Hello everybody! It’s Ari-Matti here again, with some ramblings and thoughts. Jaakko asked me to talk about enemies and monster design this week, and I’ll try my best to give you a glance at our process, such as it is.

 

For me, there’s two major things to consider when designing enemies for a game: lore and gameplay. Lore is shorthand for how the creature fits into the background and theme of the game. This consideration ranges from questions like “does it fit visually?” to thinking up the monster’s diet and ecology, and the depth of this documentation depends on the complexity of the game.
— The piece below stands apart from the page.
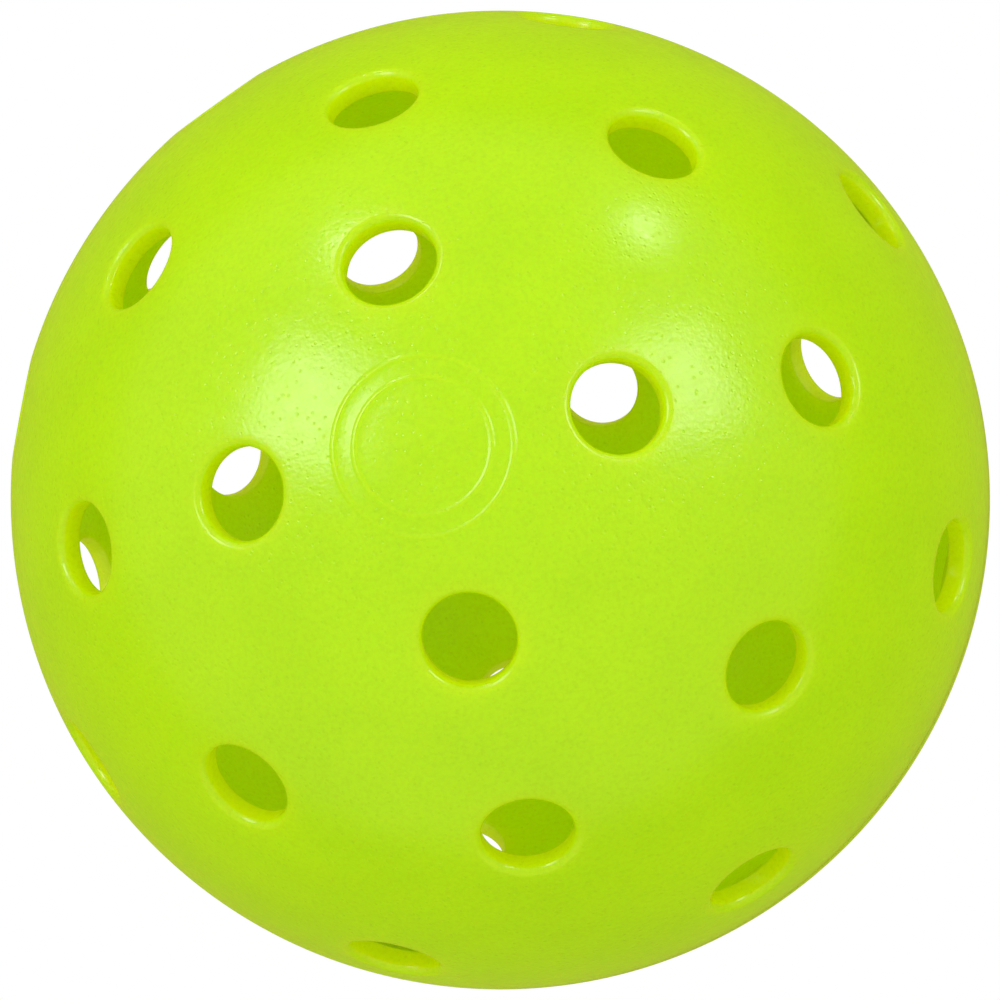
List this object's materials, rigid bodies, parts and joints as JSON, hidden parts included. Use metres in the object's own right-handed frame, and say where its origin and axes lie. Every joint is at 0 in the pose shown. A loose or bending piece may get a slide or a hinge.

For example, for Pac-Man it’s enough for us to know that the ghosts are differentiated by colour, and their names are Fickle, Chaser, Ambusher and Stupid (or Inky, Blinky, Pinky and Clyde in English). For Cave Digger 2, I’ve actually gone more than a little deeper, and can give you an outline on the evolutionary and ecological pseudo-science behind the plasma shrimp and the nautiloids. 

 

 

 

Gameplay is of course much more important, for any enemy in any game. What sort of a challenge is the opponent supposed to create for the player? This includes difficulty – ranging from window dressing to brick wall – and a range of more subtle experiential factors like interaction with other gameplay features, guidance, progression, player agency, strategy and so on. Again, the general depth, complexity and focus of the game in question defines what questions are relevant and how you need to answer them. As an immersive VR game Cave Digger 2 requires a lot of consideration here.

 

 

 

As for actual ideas for enemies and monsters, they can come from anywhere. I think the plasma shrimp started as a joke. The nautiloids came up from my desire to make an enemy that camouflages itself as a loot node. The chameleon people were a variation on a theme: we wanted underground ruins, which genre-logically means lizard people, but we didn’t want to go the obvious reptilian route. 

 

Once the creature concepts passed the muster lore-wise, we started considering them in gameplay. I’ll add here that we could have gone the other way around just as easily, figured out what type of enemy interactions we needed, and concepted the monsters from that direction, but with the amount of visual worldbuilding going on in the team, it was just easier to do things this way around. The first creatures we implemented for the game were the plasma shrimps and the nautiloids: we wanted a shooty enemy type and a melee enemy type, and it was pretty obvious here which is which. Both had the added benefit of filling open design space – nautiloids provided us with their shell-geodes as loot nodes, and baby shrimp were useful as window dressing and target practice. 

 

 

 

Then, we started iterating. This means implementing a version of the creature into the game, and improving it until it works in the desired fashion. Shrimp behaviour has gone through multiple upgrades and additions, we’ve for example added the explosion on death feature, and using dead shrimp as guns. Nautiloid behaviour is getting there as well, the charge attack we recently added gives them a lot of added mobility and interaction. Next on the polish list here are the chameleon monsters, and we’re looking forward to seeing you interact with them once the Escape from the Valley -update goes live soon!

 

Cheers,

AMP

Random development quote: -“Samuel kysyy että 15 tonnilla sukellusveneen ovia. “Tutkimuskustannuksia””.